SynTax supersedes the Collaborative Systematics (CoSyst) scheme. However, its annual funding level is more than triple its predecessor's £75,000 a year, with the possibility it could rise further with contributions from the Department for Environment, Food and Rural Affairs.

Dr Miles said the scheme had been specifically revamped to attract more taxonomists, whose preliminary data collection is often time-consuming and involves extensive travel.

He added that extending the duration and size of the grants would better suit researchers, as year-long grants of between £2,000 and £20,000 had not been sufficient for many taxonomists.

The scheme will be administered at arm's length from the research councils by the Linnean Society and the Systematics Association, although the councils will nominate representatives to participate in the peer-review process.

"We needed to have some way of getting a community response (to this call) and this seemed the easiest way," Dr Miles said, adding that the learned societies already operated small grants programmes, so were well versed in running such schemes.

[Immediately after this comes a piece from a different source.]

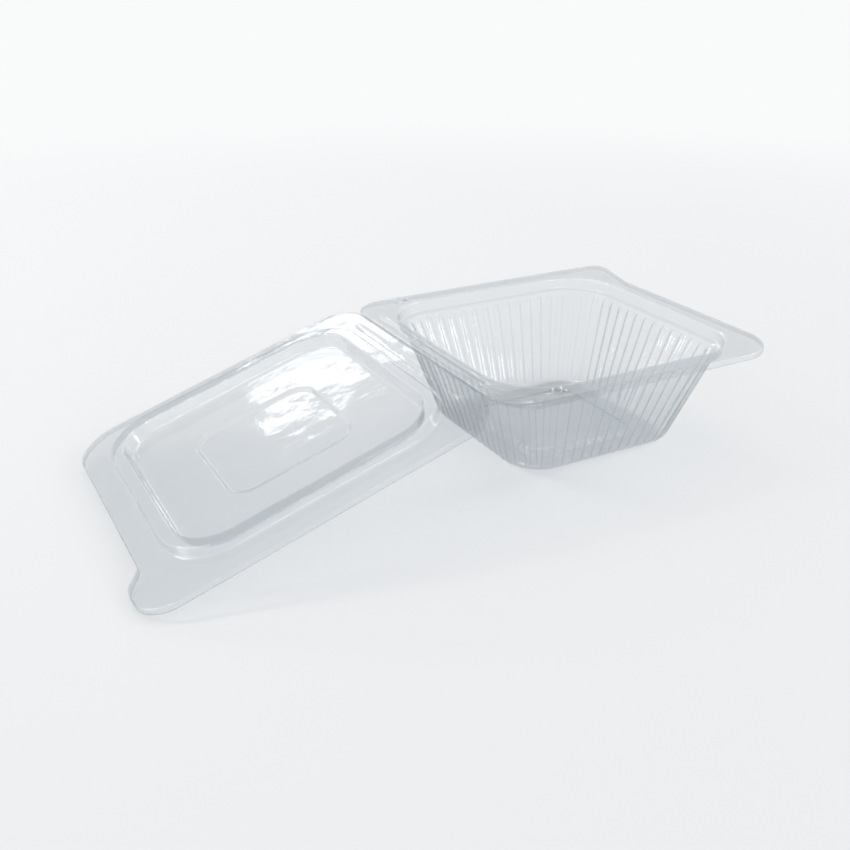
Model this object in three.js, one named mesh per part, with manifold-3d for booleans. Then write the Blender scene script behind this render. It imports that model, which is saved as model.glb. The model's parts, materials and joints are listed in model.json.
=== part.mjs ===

SynTax calls are annual, with the first open until the end of January. It parallels other initiatives taking place to revive the field. A BBSRC internet taxonomy working group is currently investigating the growing area of web taxonomy, and is aiming to produce an e-taxonomy "road map" by early 2010.

Nerc and the Natural History Museum are also reviewing the current status of the subject, with a report on their findings expected in July 2010.